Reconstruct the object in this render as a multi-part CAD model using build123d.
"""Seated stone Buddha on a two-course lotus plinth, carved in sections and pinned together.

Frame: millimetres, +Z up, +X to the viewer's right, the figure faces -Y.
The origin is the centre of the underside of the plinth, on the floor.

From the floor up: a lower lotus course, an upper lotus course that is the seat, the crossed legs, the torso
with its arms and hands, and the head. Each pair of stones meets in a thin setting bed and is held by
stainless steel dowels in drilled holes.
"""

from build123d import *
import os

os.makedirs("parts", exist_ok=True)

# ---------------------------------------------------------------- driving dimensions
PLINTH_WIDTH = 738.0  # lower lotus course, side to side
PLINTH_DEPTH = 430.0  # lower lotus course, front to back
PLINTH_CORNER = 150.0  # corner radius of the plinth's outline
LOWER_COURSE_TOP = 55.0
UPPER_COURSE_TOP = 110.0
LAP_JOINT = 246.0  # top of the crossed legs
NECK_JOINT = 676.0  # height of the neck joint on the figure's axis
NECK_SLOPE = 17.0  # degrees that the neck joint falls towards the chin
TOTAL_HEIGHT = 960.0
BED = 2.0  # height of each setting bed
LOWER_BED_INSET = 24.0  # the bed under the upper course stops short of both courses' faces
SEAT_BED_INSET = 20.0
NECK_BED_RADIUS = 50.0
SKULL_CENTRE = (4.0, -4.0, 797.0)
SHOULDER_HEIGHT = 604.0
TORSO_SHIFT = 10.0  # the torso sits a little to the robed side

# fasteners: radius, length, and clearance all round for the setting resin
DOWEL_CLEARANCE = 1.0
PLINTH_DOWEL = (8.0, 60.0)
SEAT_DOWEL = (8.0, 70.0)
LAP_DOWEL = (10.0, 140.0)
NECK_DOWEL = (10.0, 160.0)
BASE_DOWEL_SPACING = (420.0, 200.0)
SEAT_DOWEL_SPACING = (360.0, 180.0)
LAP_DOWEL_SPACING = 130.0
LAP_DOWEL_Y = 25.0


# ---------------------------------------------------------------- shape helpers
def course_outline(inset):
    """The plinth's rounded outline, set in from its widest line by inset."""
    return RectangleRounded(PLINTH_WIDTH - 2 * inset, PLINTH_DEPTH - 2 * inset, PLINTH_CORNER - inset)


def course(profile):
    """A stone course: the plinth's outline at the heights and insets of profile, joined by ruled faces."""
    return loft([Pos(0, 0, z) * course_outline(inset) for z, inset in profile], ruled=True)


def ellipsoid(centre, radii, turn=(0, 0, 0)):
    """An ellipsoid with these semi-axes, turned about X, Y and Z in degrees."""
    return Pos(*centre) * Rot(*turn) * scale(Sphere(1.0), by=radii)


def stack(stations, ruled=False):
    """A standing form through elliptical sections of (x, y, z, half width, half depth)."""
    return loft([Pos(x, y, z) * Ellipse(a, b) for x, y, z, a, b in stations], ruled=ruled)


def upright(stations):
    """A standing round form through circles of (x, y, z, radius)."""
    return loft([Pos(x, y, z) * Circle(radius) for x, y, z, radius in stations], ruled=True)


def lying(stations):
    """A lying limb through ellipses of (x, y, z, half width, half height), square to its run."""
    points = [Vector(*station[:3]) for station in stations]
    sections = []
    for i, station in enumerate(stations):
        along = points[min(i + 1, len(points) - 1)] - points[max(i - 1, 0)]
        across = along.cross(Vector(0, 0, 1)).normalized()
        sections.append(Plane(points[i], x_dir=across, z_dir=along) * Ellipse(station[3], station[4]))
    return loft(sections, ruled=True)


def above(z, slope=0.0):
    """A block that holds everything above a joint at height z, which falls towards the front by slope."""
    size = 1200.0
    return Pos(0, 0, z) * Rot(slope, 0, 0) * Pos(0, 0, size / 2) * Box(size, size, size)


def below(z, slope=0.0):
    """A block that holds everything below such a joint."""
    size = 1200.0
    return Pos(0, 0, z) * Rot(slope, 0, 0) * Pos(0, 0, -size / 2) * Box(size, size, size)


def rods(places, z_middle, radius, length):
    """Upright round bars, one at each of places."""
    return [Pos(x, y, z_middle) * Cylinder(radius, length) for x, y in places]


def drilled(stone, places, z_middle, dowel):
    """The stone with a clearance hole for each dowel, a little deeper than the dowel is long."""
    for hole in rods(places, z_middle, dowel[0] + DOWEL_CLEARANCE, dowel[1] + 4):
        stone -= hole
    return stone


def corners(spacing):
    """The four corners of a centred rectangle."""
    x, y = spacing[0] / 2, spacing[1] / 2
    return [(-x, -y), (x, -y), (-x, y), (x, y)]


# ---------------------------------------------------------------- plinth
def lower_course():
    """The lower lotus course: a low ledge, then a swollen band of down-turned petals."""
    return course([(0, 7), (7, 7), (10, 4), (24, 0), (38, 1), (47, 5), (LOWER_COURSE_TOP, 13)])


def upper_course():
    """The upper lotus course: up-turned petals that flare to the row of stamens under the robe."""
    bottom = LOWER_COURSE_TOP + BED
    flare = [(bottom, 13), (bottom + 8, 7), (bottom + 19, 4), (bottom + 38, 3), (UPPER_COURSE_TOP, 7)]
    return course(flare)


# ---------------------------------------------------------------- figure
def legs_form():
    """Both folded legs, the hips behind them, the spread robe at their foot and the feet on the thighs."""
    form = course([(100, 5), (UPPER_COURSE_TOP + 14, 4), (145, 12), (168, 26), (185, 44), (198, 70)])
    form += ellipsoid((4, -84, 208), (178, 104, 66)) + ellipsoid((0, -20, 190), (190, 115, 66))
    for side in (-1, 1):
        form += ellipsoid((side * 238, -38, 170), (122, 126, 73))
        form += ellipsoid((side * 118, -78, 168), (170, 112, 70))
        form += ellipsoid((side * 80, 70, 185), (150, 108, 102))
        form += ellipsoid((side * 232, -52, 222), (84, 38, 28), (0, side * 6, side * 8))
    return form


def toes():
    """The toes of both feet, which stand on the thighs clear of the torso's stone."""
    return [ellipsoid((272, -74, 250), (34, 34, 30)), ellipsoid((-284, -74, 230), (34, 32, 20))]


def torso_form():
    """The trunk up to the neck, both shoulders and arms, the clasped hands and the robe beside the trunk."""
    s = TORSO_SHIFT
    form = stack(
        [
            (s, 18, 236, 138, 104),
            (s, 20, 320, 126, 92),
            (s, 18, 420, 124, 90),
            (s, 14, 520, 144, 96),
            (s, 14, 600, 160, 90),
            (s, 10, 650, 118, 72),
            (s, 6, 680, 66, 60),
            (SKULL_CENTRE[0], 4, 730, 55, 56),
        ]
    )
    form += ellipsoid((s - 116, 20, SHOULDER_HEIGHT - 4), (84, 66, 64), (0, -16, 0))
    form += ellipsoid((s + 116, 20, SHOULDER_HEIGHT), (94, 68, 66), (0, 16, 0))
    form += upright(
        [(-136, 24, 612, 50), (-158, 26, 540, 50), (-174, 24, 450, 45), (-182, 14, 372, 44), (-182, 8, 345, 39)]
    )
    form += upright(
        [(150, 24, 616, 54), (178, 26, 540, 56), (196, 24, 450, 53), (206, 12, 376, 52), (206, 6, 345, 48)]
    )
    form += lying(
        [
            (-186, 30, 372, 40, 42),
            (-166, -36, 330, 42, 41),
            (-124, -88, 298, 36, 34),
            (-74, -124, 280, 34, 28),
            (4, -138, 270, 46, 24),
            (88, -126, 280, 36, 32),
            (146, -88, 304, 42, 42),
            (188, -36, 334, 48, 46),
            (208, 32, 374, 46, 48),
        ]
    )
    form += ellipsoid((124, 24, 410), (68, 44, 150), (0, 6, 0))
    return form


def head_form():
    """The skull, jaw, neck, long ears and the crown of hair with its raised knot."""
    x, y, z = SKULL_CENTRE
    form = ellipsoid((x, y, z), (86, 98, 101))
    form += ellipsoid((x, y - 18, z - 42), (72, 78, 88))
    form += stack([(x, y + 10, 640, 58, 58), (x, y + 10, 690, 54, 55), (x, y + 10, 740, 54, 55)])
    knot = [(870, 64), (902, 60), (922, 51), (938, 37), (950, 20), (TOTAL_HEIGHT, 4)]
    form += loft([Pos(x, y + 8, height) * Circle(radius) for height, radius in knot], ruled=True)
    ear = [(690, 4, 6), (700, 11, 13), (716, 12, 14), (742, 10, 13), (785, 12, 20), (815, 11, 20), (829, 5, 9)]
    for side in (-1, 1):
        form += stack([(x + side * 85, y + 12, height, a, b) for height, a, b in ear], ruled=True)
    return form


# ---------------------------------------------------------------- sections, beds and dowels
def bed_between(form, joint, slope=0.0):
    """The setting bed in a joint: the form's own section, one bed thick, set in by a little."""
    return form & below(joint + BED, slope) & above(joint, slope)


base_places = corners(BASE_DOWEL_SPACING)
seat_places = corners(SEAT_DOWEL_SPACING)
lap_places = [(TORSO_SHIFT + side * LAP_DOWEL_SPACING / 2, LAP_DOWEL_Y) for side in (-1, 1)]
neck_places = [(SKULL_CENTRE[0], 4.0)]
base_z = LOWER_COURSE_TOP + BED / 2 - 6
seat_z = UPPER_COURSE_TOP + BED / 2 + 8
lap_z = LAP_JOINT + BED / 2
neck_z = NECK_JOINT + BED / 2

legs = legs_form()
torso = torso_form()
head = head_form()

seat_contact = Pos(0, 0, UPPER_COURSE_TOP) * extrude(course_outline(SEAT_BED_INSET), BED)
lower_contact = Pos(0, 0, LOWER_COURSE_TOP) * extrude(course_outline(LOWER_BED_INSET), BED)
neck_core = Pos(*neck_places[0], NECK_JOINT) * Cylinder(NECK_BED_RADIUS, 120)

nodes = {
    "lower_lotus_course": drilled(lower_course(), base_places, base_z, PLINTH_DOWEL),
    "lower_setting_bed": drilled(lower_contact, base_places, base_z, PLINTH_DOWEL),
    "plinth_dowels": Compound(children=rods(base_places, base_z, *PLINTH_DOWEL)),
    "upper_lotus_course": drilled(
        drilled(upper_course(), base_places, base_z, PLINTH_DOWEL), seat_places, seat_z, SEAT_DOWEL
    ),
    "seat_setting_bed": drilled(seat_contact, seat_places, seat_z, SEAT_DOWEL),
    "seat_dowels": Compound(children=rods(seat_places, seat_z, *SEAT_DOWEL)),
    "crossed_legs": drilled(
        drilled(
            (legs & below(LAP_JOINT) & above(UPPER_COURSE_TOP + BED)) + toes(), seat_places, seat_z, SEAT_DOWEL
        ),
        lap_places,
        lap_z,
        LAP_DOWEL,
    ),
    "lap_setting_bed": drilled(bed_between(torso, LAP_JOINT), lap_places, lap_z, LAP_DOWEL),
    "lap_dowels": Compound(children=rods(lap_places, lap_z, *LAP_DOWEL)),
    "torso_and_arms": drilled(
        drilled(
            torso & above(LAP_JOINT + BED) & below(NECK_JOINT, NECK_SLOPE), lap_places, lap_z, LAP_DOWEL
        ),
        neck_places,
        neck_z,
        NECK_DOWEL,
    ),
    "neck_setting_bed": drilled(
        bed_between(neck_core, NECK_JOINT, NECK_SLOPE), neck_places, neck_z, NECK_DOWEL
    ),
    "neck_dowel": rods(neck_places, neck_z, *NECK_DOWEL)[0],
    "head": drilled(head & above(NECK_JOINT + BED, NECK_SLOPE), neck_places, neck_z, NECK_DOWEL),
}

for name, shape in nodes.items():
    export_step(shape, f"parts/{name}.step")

○ ○ ○ ○

What you have to do: Return exactly the opening lines of the listing above, ending with the line that has "The origin is".

Output of the exercise:
Reconstruct the object in this render as a multi-part CAD model using build123d.
"""Seated stone Buddha on a two-course lotus plinth, carved in sections and pinned together.

Frame: millimetres, +Z up, +X to the viewer's right, the figure faces -Y.
The origin is the centre of the underside of the plinth, on the floor.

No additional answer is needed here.